§ **TASK REQUIREMENTS**
Going from the top of the data below, give again each line through the one containing "hump_r = 4.4; // [3:0.2:6]", both ends kept.

########

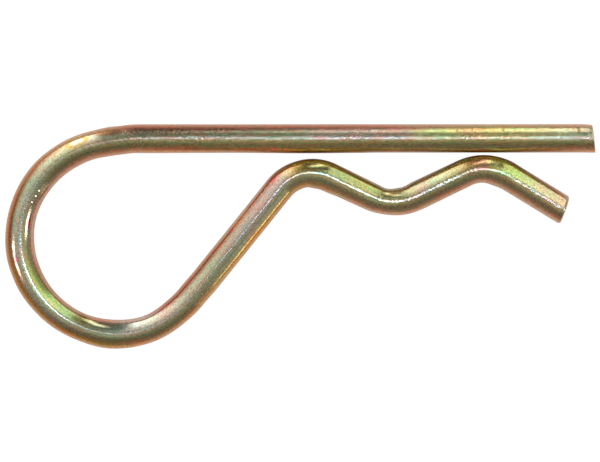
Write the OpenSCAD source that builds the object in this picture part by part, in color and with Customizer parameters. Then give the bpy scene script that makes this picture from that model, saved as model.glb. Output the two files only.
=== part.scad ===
// Hairpin cotter, or R-clip: one length of round spring wire, bent to shape in one plane.
// The straight leg goes through the hole drilled across a shaft. The sprung leg then snaps
// over the outside of that shaft, which lies in the seat between the leg's two humps.
//
// The clip lies flat, with its bends in a level plane. The legs run towards +X from the
// eye, and the straight leg is on the +Y side. The origin is on the ground, under the
// middle of the clip's outline. Lengths are in millimetres and angles in degrees.

/* [Wire] */
// Diameter of the spring wire
wire_d = 4.5; // [3:0.1:5.4]
// How much the wire's radius draws in where it has been bent
bend_draw = 0.01; // [0.005:0.001:0.03]
// Length of the neck where it draws in, at the end of each straight
neck_l = 0.15; // [0.1:0.01:0.3]

/* [Straight leg] */
// Straight length of the leg, from its sheared end to its first bend
leg_l = 73.3; // [60:0.1:90]
// Slant of the leg's sheared end
leg_shear = 5.5; // [0:0.5:15]
// Bevel around the leg's sheared end
leg_bevel = 0.25; // [0.1:0.05:0.6]

/* [Lead into the eye] */
// Inside radius of the slight bend where the leg starts to turn
lead_r = 15; // [5:1:30]
// Angle of that bend
lead_angle = 9; // [3:1:20]
// Straight length between that bend and the eye
lead_l = 3.5; // [1:0.5:6]

/* [Eye] */
// Inside diameter of the round eye
eye_d = 26.5; // [20:0.5:32]

/* [Hump next to the eye] */
// Distance along the clip from the eye's centre
hump_x = 31.6; // [28:0.2:38]
// Gap between the hump and the straight leg
hump_gap = 1; // [0.6:0.1:2]
// Inside radius of the bend
hump_r = 4.4; // [3:0.2:6]

/* [Seat for the shaft] */
// Distance along the clip from the first hump to the seat
seat_pitch = 13.2; // [12.6:0.2:16]
// Gap between the seat and the straight leg
seat_gap = 5.7; // [4.5:0.1:7]
// Inside radius of the bend
seat_r = 7; // [5:0.5:9]
// Radius of the forming pin that the seat was pressed around
pin_r = 3; // [2:0.5:4]
// Depth of the mark that the forming pin left in the seat
pin_mark = 0.3; // [0.1:0.05:0.6]

/* [Hump next to the tip] */
// Distance along the clip from the seat to this hump
tip_pitch = 14.6; // [14:0.2:18]
// Gap between the hump and the straight leg
tip_gap = 0.6; // [0.3:0.1:1.5]
// Inside radius of the bend
tip_r = 5.6; // [4:0.2:7]

/* [Tail] */
// Angle at which the tail leads away from the straight leg
tail_angle = 31.5; // [20:0.5:45]
// Straight length of the tail
tail_l = 10.4; // [7:0.2:15]
// Slant of the tail's sheared end
tail_shear = 11.5; // [0:0.5:15]
// Bevel around the tail's sheared end
tail_bevel = 0.5; // [0.1:0.05:0.8]

/* [Hidden] */
$fn = 96;

zinc = [0.70, 0.62, 0.38];

wire_r = wire_d / 2;
bent_r = wire_r - bend_draw;
// Radius of the neck's thin end, which is hidden inside the bend
neck_r = wire_r - 3 * bend_draw;
// Length beyond each end of the clip that is sheared off the wire
spare = wire_r;

// Radii at the wire's axis
lead_axis_r = lead_r + wire_r;
eye_axis_r = eye_d / 2 + wire_r;

// A straight is left between two bends that turn opposite ways only if their radii at the
// wire's axis add up to less than this, so closely spaced bends are made tighter to suit.
function room(pitch, depth) = (pitch ^ 2 + depth ^ 2) / (2 * depth);

hump_fit = min(1, 0.97 * room(seat_pitch, seat_gap - hump_gap) / (hump_r + seat_r + wire_d));
tip_fit = min(1, 0.97 * room(tip_pitch, seat_gap - tip_gap) / (seat_r + tip_r + wire_d));
hump_axis_r = (hump_r + wire_r) * hump_fit;
seat_axis_r = (seat_r + wire_r) * min(hump_fit, tip_fit);
tip_axis_r = (tip_r + wire_r) * tip_fit;

// The sizes along the clip are measured from the eye's centre, and those across it from the
// straight leg's axis. Going from the leg's tip to the eye, the wire turns to the left by
// lead_angle, runs straight for lead_l and meets the eye's circle.
leg_start_x = lead_axis_r * sin(lead_angle) + lead_l * cos(lead_angle) - eye_axis_r * sin(lead_angle);
eye_y = -lead_axis_r * (1 - cos(lead_angle)) - lead_l * sin(lead_angle) - eye_axis_r * cos(lead_angle);
leg_tip_x = leg_start_x + leg_l;
seat_x = hump_x + seat_pitch;
tip_x = seat_x + tip_pitch;

// Each bend of the sprung leg as the circle that the wire's axis follows: its centre and its
// radius, which is positive where the wire turns to the left and negative to the right.
EYE = [0, eye_y, eye_axis_r];
HUMP = [hump_x, -wire_d - hump_gap - hump_axis_r, -hump_axis_r];
SEAT = [seat_x, -wire_d - seat_gap + seat_axis_r, seat_axis_r];
TIP = [tip_x, -wire_d - tip_gap - tip_axis_r, -tip_axis_r];

// The straight that joins two bends is the tangent that their circles share.
function apart(a, b) = norm([b.x - a.x, b.y - a.y]);
function heading(a, b) = atan2(b.y - a.y, b.x - a.x) - asin((b.z - a.z) / apart(a, b));
function run(a, b) = sqrt(apart(a, b) ^ 2 - (b.z - a.z) ^ 2);

rise = heading(EYE, HUMP);
dip = heading(HUMP, SEAT);
climb = heading(SEAT, TIP);

// The wire as a bending machine makes it, from the straight leg's tip to the tail's end.
// Each step is a straight, the radius of the bend after it and the angle of that bend.
STEPS = [
    [spare + leg_l, lead_axis_r, lead_angle],
    [lead_l, eye_axis_r, 180 - lead_angle + rise],
    [run(EYE, HUMP), HUMP.z, dip - rise],
    [run(HUMP, SEAT), SEAT.z, climb - dip],
    [run(SEAT, TIP), TIP.z, -tail_angle - climb],
    [tail_l + spare, 0, 0],
];
SEAT_STEP = 3;
TAIL_STEP = 5;

// Outline of the clip, which places its middle over the origin
left_x = -eye_axis_r - bent_r;
right_x = leg_tip_x + (wire_r - leg_bevel) * sin(leg_shear);
front_y = eye_y - eye_axis_r - bent_r;
back_y = wire_r;

// A straight along +X, with a neck at each end
module straight(length) {
    rotate([0, 90, 0])
        rotate_extrude()
            polygon([
                [0, 0], [neck_r, 0], [wire_r, neck_l],
                [wire_r, length - neck_l], [neck_r, length], [0, length],
            ]);
}

// A bend that leaves the origin along +X. It laps over the necks at its two ends, by their
// full length on the inside of the bend.
module bend(radius, turn) {
    lap_angle = neck_l / (abs(radius) - wire_r) * 180 / PI;
    from_angle = turn > 0 ? -90 : 90 + turn;
    translate([0, radius, 0])
        rotate_extrude(angle = abs(turn) + 2 * lap_angle, start = from_angle - lap_angle)
            translate([abs(radius), 0]) circle(r = bent_r);
}

// Moves its children from the start of a step to the start of the next
module after(step) {
    radius = step[1];
    translate([step[0], radius, 0]) rotate([0, 0, step[2]]) translate([0, -radius, 0]) children();
}

// Moves its children from the straight leg's tip to the start of step number n
module at_step(n) {
    if (n == 0) children();
    else at_step(n - 1) after(STEPS[n - 1]) children();
}

// What shearing takes off a straight that is cut at the origin, heading +X: all that lies
// past a slanted face, with a bevel around its rim
module shear(slant, bevel) {
    face_r = wire_r - bevel;
    rotate([0, 0, slant])
        rotate([0, 90, 0])
            rotate_extrude()
                polygon([[0, 0], [face_r, 0], [wire_d, face_r - wire_d], [wire_d, wire_d], [0, wire_d]]);
}

// The side of the forming pin that pressed into the middle of the seat's bend
module forming_pin() {
    step = STEPS[SEAT_STEP];
    inside_r = step[1] - wire_r;
    translate([step[0], step[1], 0])
        rotate([0, 0, step[2] / 2])
            translate([0, -(inside_r + pin_mark - pin_r), -wire_d])
                rotate_extrude(angle = 180, start = 180) square([pin_r, 2 * wire_d]);
}

module bent_wire() {
    for (n = [0 : TAIL_STEP]) at_step(n) straight(STEPS[n][0]);
    for (n = [0 : TAIL_STEP - 1])
        at_step(n) translate([STEPS[n][0], 0, 0]) bend(STEPS[n][1], STEPS[n][2]);
}

module hairpin_clip() {
    color(zinc)
        translate([leg_tip_x + spare - (left_x + right_x) / 2, -(front_y + back_y) / 2, wire_r])
            rotate([0, 0, 180])
                difference() {
                    bent_wire();
                    translate([spare, 0, 0]) rotate([0, 0, 180]) shear(leg_shear, leg_bevel);
                    at_step(TAIL_STEP) translate([tail_l, 0, 0]) shear(tail_shear, tail_bevel);
                    at_step(SEAT_STEP) forming_pin();
                }
}

hairpin_clip();
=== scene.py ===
import math

import bpy
import numpy as np
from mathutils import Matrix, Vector


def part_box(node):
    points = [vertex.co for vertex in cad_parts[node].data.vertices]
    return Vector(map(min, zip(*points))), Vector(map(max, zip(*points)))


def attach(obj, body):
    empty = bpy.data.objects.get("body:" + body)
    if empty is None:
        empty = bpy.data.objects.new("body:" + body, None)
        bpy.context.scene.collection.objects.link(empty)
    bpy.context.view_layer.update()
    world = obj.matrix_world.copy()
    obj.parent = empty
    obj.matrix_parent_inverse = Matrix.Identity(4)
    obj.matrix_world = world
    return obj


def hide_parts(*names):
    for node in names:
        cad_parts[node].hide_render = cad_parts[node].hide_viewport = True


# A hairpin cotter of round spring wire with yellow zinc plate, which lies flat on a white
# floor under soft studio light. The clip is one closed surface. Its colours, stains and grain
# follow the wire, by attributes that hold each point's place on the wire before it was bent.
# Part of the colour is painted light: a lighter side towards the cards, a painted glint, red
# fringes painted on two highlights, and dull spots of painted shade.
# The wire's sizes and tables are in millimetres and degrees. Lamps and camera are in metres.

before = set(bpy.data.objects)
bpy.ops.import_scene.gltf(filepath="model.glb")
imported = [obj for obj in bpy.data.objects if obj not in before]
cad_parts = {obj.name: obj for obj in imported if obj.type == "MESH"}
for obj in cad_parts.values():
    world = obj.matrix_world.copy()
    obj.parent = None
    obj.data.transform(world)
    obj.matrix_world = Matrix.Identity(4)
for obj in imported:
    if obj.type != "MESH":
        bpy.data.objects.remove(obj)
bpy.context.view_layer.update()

MM = 0.001              # in metres
WIRE_R = 2.25
BENT_R = 2.24           # the wire's radius in its bends

# The straight parts of the wire and its bends, whose radii are at the wire's axis
LEG = 73.5              # the straight leg, up to its slight bend
TIP_AT = 0.2            # where the leg's tip is cut, measured along the wire
LEAD_R = 17.25          # the slight bend
LEAD_TURN = 9
LEAD = 3.5              # the straight between that bend and the eye
EYE_R = 15.5
TAIL = 10.4
TAIL_TURN = 31.5        # how far the tail leads away from the straight leg

# The bends of the sprung leg: the distance along X from the eye's centre, the gap there between
# the wire and the straight leg, and the radius, which is below 0 where the wire turns right
FIRST_HUMP = (31.6, 1.0, -6.65)
SEAT = (44.8, 5.7, 9.25)
SECOND_HUMP = (59.4, 0.6, -7.85)

# How far the wire's two sides lie from its axis: the distance along the wire, the left side
# and the right side. It is pinched where the tool gripped it, and spreads next to each bend.
SIDES = np.array([
    (0, 2.25, 2.28), (2, 2.21, 2.37), (20, 2.22, 2.36), (36, 2.22, 2.36), (37.5, 2.27, 2.37),
    (48, 2.33, 2.36), (58, 2.26, 2.35), (72, 2.30, 2.35), (76, 2.28, 2.34), (78, 2.23, 2.46),
    (81, 2.23, 2.31), (86, 2.31, 2.36), (90, 2.28, 2.46), (98, 2.15, 2.42), (104, 2.25, 2.47),
    (108, 2.34, 2.36), (114, 2.37, 2.18), (120, 2.34, 2.10), (125, 2.38, 2.32), (131, 2.24, 2.24),
    (137, 2.55, 2.04), (140, 2.52, 2.12), (144, 2.42, 2.25), (155, 2.42, 2.24), (162, 2.44, 2.22),
    (167, 2.27, 2.24), (169.5, 2.29, 2.50), (171.5, 2.31, 2.50), (175, 2.33, 2.28),
    (179, 2.35, 2.16), (181.5, 2.08, 2.11), (184, 2.26, 2.18), (187, 2.56, 2.13), (194, 2.53, 2.07),
    (197.5, 2.50, 1.95), (201, 2.45, 2.27), (204, 2.40, 2.21), (213.13, 2.40, 2.21),
])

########

§ **ANSWER TO THIS PROBLEM**
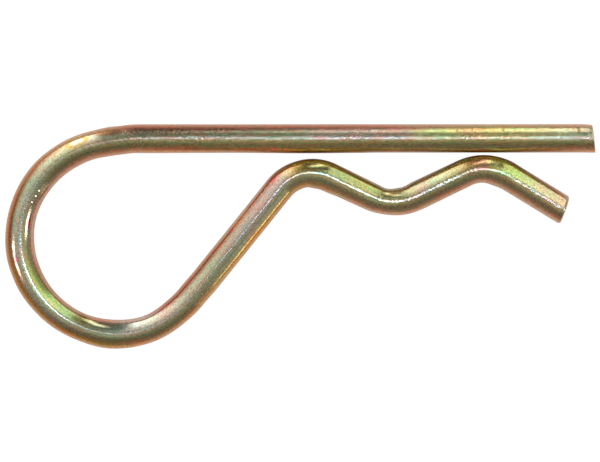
Write the OpenSCAD source that builds the object in this picture part by part, in color and with Customizer parameters. Then give the bpy scene script that makes this picture from that model, saved as model.glb. Output the two files only.
=== part.scad ===
// Hairpin cotter, or R-clip: one length of round spring wire, bent to shape in one plane.
// The straight leg goes through the hole drilled across a shaft. The sprung leg then snaps
// over the outside of that shaft, which lies in the seat between the leg's two humps.
//
// The clip lies flat, with its bends in a level plane. The legs run towards +X from the
// eye, and the straight leg is on the +Y side. The origin is on the ground, under the
// middle of the clip's outline. Lengths are in millimetres and angles in degrees.

/* [Wire] */
// Diameter of the spring wire
wire_d = 4.5; // [3:0.1:5.4]
// How much the wire's radius draws in where it has been bent
bend_draw = 0.01; // [0.005:0.001:0.03]
// Length of the neck where it draws in, at the end of each straight
neck_l = 0.15; // [0.1:0.01:0.3]

/* [Straight leg] */
// Straight length of the leg, from its sheared end to its first bend
leg_l = 73.3; // [60:0.1:90]
// Slant of the leg's sheared end
leg_shear = 5.5; // [0:0.5:15]
// Bevel around the leg's sheared end
leg_bevel = 0.25; // [0.1:0.05:0.6]

/* [Lead into the eye] */
// Inside radius of the slight bend where the leg starts to turn
lead_r = 15; // [5:1:30]
// Angle of that bend
lead_angle = 9; // [3:1:20]
// Straight length between that bend and the eye
lead_l = 3.5; // [1:0.5:6]

/* [Eye] */
// Inside diameter of the round eye
eye_d = 26.5; // [20:0.5:32]

/* [Hump next to the eye] */
// Distance along the clip from the eye's centre
hump_x = 31.6; // [28:0.2:38]
// Gap between the hump and the straight leg
hump_gap = 1; // [0.6:0.1:2]
// Inside radius of the bend
hump_r = 4.4; // [3:0.2:6]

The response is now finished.